╭──

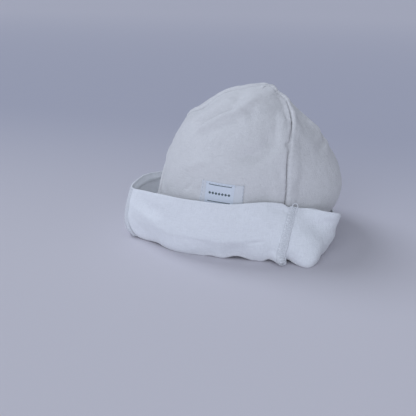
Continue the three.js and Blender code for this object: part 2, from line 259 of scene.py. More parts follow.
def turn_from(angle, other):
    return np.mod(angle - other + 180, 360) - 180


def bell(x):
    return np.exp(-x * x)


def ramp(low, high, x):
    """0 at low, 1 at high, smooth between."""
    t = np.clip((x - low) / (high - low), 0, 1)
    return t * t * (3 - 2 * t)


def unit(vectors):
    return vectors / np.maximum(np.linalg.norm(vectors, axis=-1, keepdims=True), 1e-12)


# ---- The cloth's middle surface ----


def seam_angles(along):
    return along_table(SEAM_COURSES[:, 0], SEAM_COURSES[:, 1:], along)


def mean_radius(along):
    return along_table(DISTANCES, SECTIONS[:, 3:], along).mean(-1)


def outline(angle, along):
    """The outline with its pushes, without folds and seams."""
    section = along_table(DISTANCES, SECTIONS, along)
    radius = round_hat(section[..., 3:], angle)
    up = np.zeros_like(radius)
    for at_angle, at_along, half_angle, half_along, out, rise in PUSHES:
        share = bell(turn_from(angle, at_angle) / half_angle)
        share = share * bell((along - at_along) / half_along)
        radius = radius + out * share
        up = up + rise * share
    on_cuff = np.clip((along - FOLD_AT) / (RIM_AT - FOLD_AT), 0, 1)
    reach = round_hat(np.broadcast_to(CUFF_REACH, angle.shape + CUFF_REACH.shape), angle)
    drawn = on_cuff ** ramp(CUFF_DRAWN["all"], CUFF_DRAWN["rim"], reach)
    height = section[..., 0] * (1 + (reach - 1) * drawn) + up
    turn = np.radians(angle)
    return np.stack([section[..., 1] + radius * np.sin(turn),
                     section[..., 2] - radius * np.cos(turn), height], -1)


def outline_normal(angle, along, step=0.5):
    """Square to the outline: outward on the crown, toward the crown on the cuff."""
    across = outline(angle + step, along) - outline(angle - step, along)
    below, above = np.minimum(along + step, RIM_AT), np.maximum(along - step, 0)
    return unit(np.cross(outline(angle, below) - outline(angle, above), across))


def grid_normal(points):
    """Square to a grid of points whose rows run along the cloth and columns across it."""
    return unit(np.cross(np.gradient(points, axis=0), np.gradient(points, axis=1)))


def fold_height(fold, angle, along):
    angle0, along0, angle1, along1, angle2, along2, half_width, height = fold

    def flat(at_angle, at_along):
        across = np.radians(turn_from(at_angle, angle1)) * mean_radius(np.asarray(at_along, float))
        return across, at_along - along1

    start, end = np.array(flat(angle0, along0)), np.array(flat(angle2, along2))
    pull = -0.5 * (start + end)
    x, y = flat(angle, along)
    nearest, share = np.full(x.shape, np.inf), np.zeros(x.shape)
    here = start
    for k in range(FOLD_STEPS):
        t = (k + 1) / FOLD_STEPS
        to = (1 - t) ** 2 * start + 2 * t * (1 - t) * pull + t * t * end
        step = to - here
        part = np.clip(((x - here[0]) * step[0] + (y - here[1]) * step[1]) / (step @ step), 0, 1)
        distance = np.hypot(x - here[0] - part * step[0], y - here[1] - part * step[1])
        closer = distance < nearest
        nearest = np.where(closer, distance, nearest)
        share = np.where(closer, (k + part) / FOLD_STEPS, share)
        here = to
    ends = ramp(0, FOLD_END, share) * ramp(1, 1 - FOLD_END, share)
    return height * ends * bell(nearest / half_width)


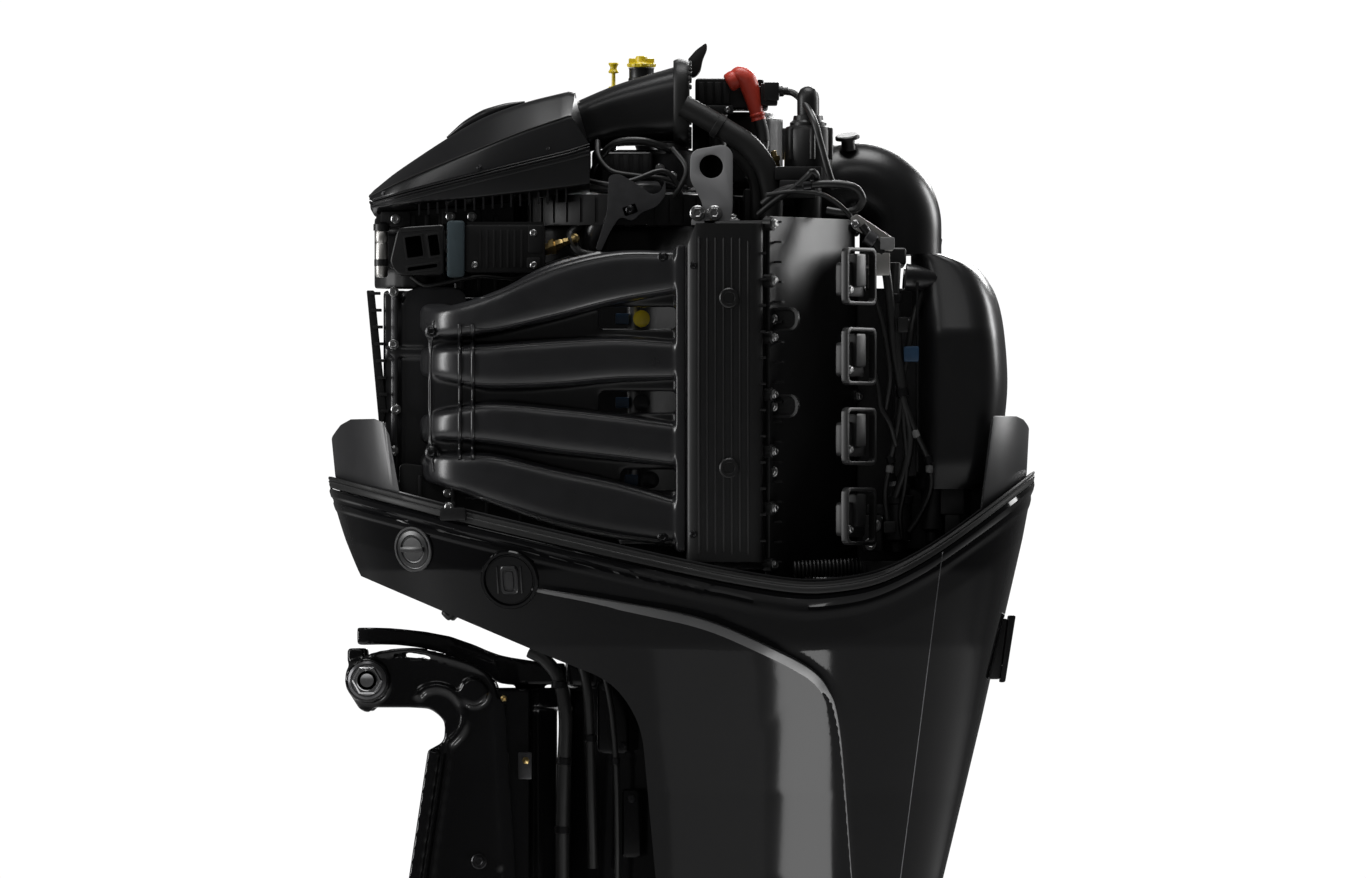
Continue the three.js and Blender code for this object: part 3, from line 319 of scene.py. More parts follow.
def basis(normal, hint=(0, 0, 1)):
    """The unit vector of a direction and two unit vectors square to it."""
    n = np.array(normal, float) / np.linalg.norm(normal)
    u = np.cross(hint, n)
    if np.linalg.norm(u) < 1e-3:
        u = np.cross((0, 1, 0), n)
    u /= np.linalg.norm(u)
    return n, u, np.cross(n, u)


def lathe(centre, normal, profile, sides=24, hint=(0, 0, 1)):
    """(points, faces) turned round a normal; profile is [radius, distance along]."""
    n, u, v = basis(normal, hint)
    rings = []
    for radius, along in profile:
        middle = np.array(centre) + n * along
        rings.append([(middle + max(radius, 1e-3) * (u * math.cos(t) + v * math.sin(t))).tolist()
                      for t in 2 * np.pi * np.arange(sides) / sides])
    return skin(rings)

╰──

■ Exercise brief:
The records above should be returned exactly.

■ Task response:
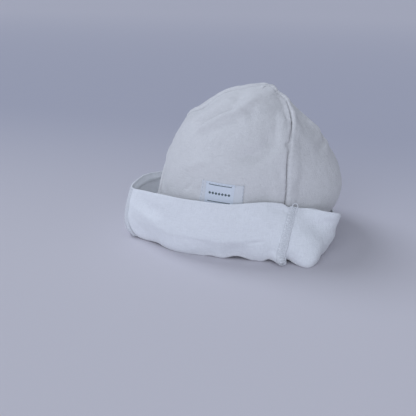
Continue the three.js and Blender code for this object: part 2, from line 259 of scene.py. More parts follow.
def turn_from(angle, other):
    return np.mod(angle - other + 180, 360) - 180


def bell(x):
    return np.exp(-x * x)


def ramp(low, high, x):
    """0 at low, 1 at high, smooth between."""
    t = np.clip((x - low) / (high - low), 0, 1)
    return t * t * (3 - 2 * t)


def unit(vectors):
    return vectors / np.maximum(np.linalg.norm(vectors, axis=-1, keepdims=True), 1e-12)


# ---- The cloth's middle surface ----


def seam_angles(along):
    return along_table(SEAM_COURSES[:, 0], SEAM_COURSES[:, 1:], along)


def mean_radius(along):
    return along_table(DISTANCES, SECTIONS[:, 3:], along).mean(-1)


def outline(angle, along):
    """The outline with its pushes, without folds and seams."""
    section = along_table(DISTANCES, SECTIONS, along)
    radius = round_hat(section[..., 3:], angle)
    up = np.zeros_like(radius)
    for at_angle, at_along, half_angle, half_along, out, rise in PUSHES:
        share = bell(turn_from(angle, at_angle) / half_angle)
        share = share * bell((along - at_along) / half_along)
        radius = radius + out * share
        up = up + rise * share
    on_cuff = np.clip((along - FOLD_AT) / (RIM_AT - FOLD_AT), 0, 1)
    reach = round_hat(np.broadcast_to(CUFF_REACH, angle.shape + CUFF_REACH.shape), angle)
    drawn = on_cuff ** ramp(CUFF_DRAWN["all"], CUFF_DRAWN["rim"], reach)
    height = section[..., 0] * (1 + (reach - 1) * drawn) + up
    turn = np.radians(angle)
    return np.stack([section[..., 1] + radius * np.sin(turn),
                     section[..., 2] - radius * np.cos(turn), height], -1)


def outline_normal(angle, along, step=0.5):
    """Square to the outline: outward on the crown, toward the crown on the cuff."""
    across = outline(angle + step, along) - outline(angle - step, along)
    below, above = np.minimum(along + step, RIM_AT), np.maximum(along - step, 0)
    return unit(np.cross(outline(angle, below) - outline(angle, above), across))


def grid_normal(points):
    """Square to a grid of points whose rows run along the cloth and columns across it."""
    return unit(np.cross(np.gradient(points, axis=0), np.gradient(points, axis=1)))


def fold_height(fold, angle, along):
    angle0, along0, angle1, along1, angle2, along2, half_width, height = fold

    def flat(at_angle, at_along):
        across = np.radians(turn_from(at_angle, angle1)) * mean_radius(np.asarray(at_along, float))
        return across, at_along - along1

    start, end = np.array(flat(angle0, along0)), np.array(flat(angle2, along2))
    pull = -0.5 * (start + end)
    x, y = flat(angle, along)
    nearest, share = np.full(x.shape, np.inf), np.zeros(x.shape)
    here = start
    for k in range(FOLD_STEPS):
        t = (k + 1) / FOLD_STEPS
        to = (1 - t) ** 2 * start + 2 * t * (1 - t) * pull + t * t * end
        step = to - here
        part = np.clip(((x - here[0]) * step[0] + (y - here[1]) * step[1]) / (step @ step), 0, 1)
        distance = np.hypot(x - here[0] - part * step[0], y - here[1] - part * step[1])
        closer = distance < nearest
        nearest = np.where(closer, distance, nearest)
        share = np.where(closer, (k + part) / FOLD_STEPS, share)
        here = to
    ends = ramp(0, FOLD_END, share) * ramp(1, 1 - FOLD_END, share)
    return height * ends * bell(nearest / half_width)


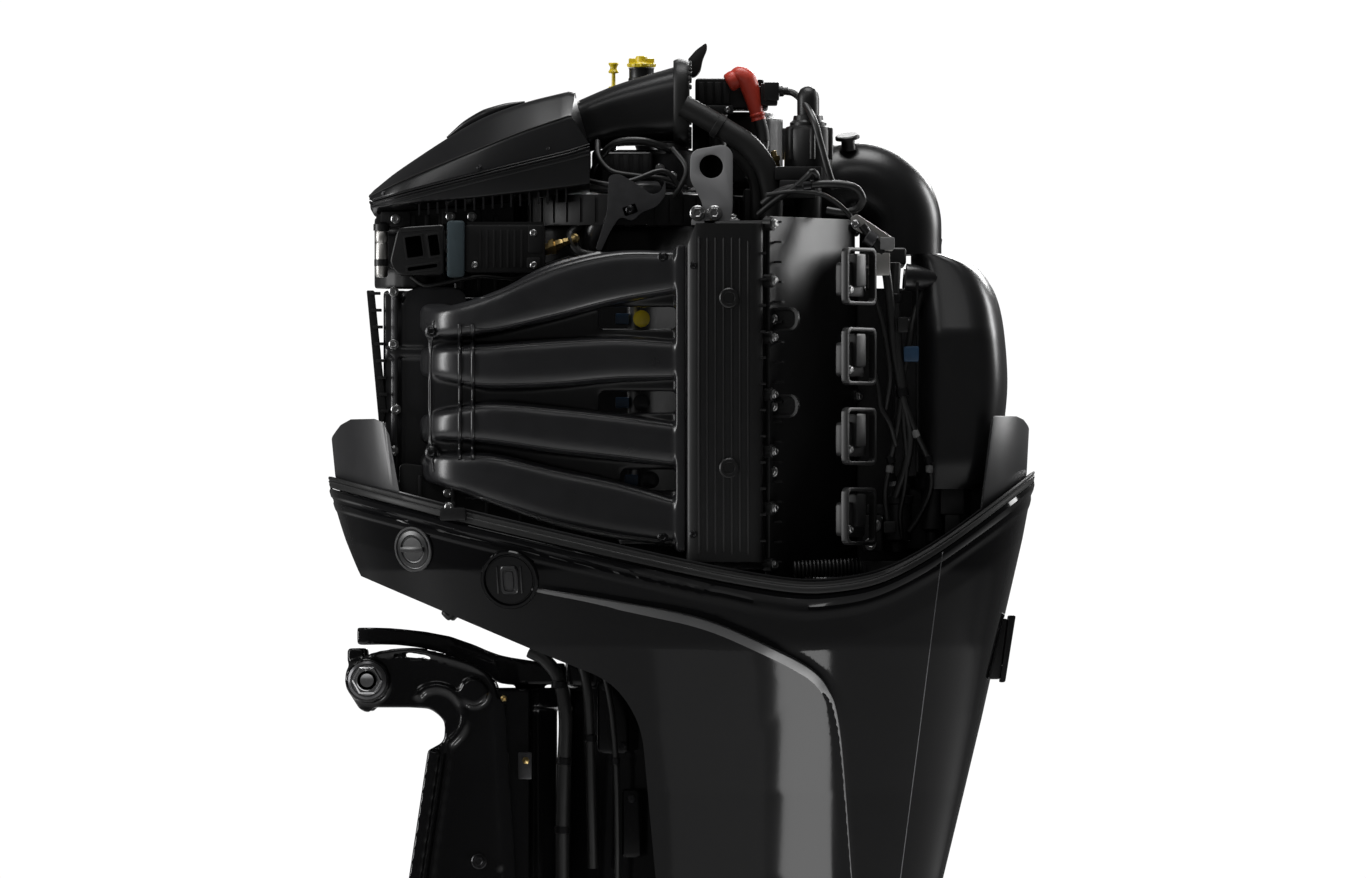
Continue the three.js and Blender code for this object: part 3, from line 319 of scene.py. More parts follow.
def basis(normal, hint=(0, 0, 1)):
    """The unit vector of a direction and two unit vectors square to it."""
    n = np.array(normal, float) / np.linalg.norm(normal)
    u = np.cross(hint, n)
    if np.linalg.norm(u) < 1e-3:
        u = np.cross((0, 1, 0), n)
    u /= np.linalg.norm(u)
    return n, u, np.cross(n, u)


def lathe(centre, normal, profile, sides=24, hint=(0, 0, 1)):
    """(points, faces) turned round a normal; profile is [radius, distance along]."""
    n, u, v = basis(normal, hint)
    rings = []
    for radius, along in profile:
        middle = np.array(centre) + n * along
        rings.append([(middle + max(radius, 1e-3) * (u * math.cos(t) + v * math.sin(t))).tolist()
                      for t in 2 * np.pi * np.arange(sides) / sides])
    return skin(rings)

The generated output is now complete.